**Requirements**
From the line containing "Turn this picture" through the line containing "const GAP = 0.3;", retype each line exactly; include both end lines and nothing beyond them.

**Provided data**

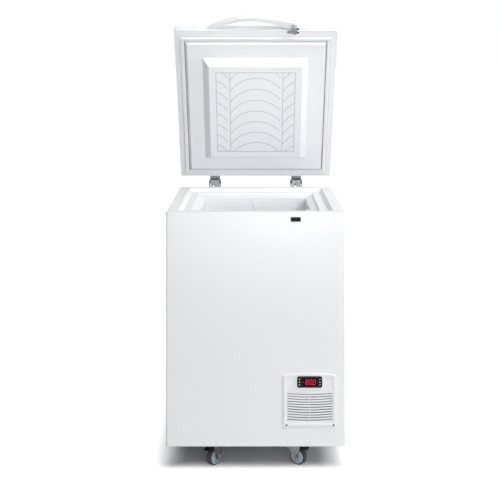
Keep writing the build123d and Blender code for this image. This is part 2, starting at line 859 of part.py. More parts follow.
def condenser():
    """Air cooled condenser behind the fascia: fins on both faces of a core between end plates."""
    low = pan_z + pan_sheet
    x0 = fascia_mid - condenser_width / 2
    x1 = x0 + condenser_width
    y0 = condenser_gap
    y1 = y0 + condenser_depth
    core = block(x0, x1, y0, y1, low, low + condenser_height)
    pitch = condenser_width / fin_count
    for fin in range(fin_count - 1):
        x = x0 + (fin + 1) * pitch
        for face, depth in ((y0 - 1, fin_depth + 1), (y1 - fin_depth, fin_depth + 1)):
            core = core - block(x - pitch / 3, x + pitch / 3, face, face + depth, low + 8,
                                low + condenser_height - 8)
    return core


def fan_centre():
    """Axis of the condenser fan, as (x, z)."""
    return (fascia_mid, pan_z + pan_sheet + condenser_height / 2)


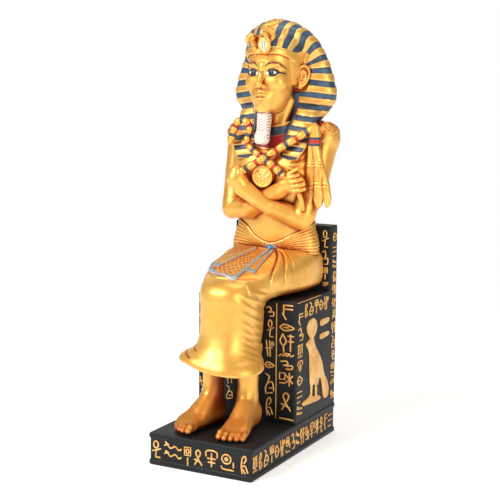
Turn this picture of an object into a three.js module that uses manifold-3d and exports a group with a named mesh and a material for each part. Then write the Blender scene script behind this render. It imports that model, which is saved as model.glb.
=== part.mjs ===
// Seated pharaoh figurine on a block throne with its plinth.
// Millimetres, +Z up, the figure looks along -Y, +X is the figure's own left.
// The origin is the centre of the plinth's underside.
import * as THREE from 'three';
import { mergeVertices } from 'three/addons/utils/BufferGeometryUtils.js';
import Module from 'manifold-3d';

const wasm = await Module();
wasm.setup();

// ---- driving dimensions -------------------------------------------------
const PLINTH_WIDTH = 70;
const PLINTH_DEPTH = 118;
const PLINTH_HEIGHT = 19.4;
const PLINTH_RIM = 0.6; // how far the soft top and bottom rims stand out of the faces
const PLINTH_RIM_HEIGHT = 2.6;
const EDGE_ROUND = 1.6; // soft vertical edges of the block
const THRONE_WIDTH = 69;
const SEAT_FRONT = -1.3;
const SEAT_TOP = 95.6;
const PANEL_FRONT = 47;
const PANEL_TOP = 137.3;
const GAP = 0.3; // joint line between the figure and the block

const LEG_SPACING = 12; // ankle centre from the middle plane
const HEM_Z = 57.4;
const HEM_RISE = 0.14;
const HEM_TWIST = 0.05;
const ANKLE_Y = -20.5;
const ANKLE_RADIUS = 6;
const FOOT_LENGTH = 44;
const TOE_CENTRE_X = 17;
const TOE_Y = -56.5;
const HEEL_Y = TOE_Y + FOOT_LENGTH;

const SHOULDER = { x: 29, y: 45, z: 190.6, r: 10 };
const ELBOW_LEFT = { x: 26.2, y: 24, z: 146, r: 7.3 };
const ELBOW_RIGHT = { x: -25.6, y: 26.4, z: 148.4, r: 7.2 };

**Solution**
Turn this picture of an object into a three.js module that uses manifold-3d and exports a group with a named mesh and a material for each part. Then write the Blender scene script behind this render. It imports that model, which is saved as model.glb.
=== part.mjs ===
// Seated pharaoh figurine on a block throne with its plinth.
// Millimetres, +Z up, the figure looks along -Y, +X is the figure's own left.
// The origin is the centre of the plinth's underside.
import * as THREE from 'three';
import { mergeVertices } from 'three/addons/utils/BufferGeometryUtils.js';
import Module from 'manifold-3d';

const wasm = await Module();
wasm.setup();

// ---- driving dimensions -------------------------------------------------
const PLINTH_WIDTH = 70;
const PLINTH_DEPTH = 118;
const PLINTH_HEIGHT = 19.4;
const PLINTH_RIM = 0.6; // how far the soft top and bottom rims stand out of the faces
const PLINTH_RIM_HEIGHT = 2.6;
const EDGE_ROUND = 1.6; // soft vertical edges of the block
const THRONE_WIDTH = 69;
const SEAT_FRONT = -1.3;
const SEAT_TOP = 95.6;
const PANEL_FRONT = 47;
const PANEL_TOP = 137.3;
const GAP = 0.3; // joint line between the figure and the block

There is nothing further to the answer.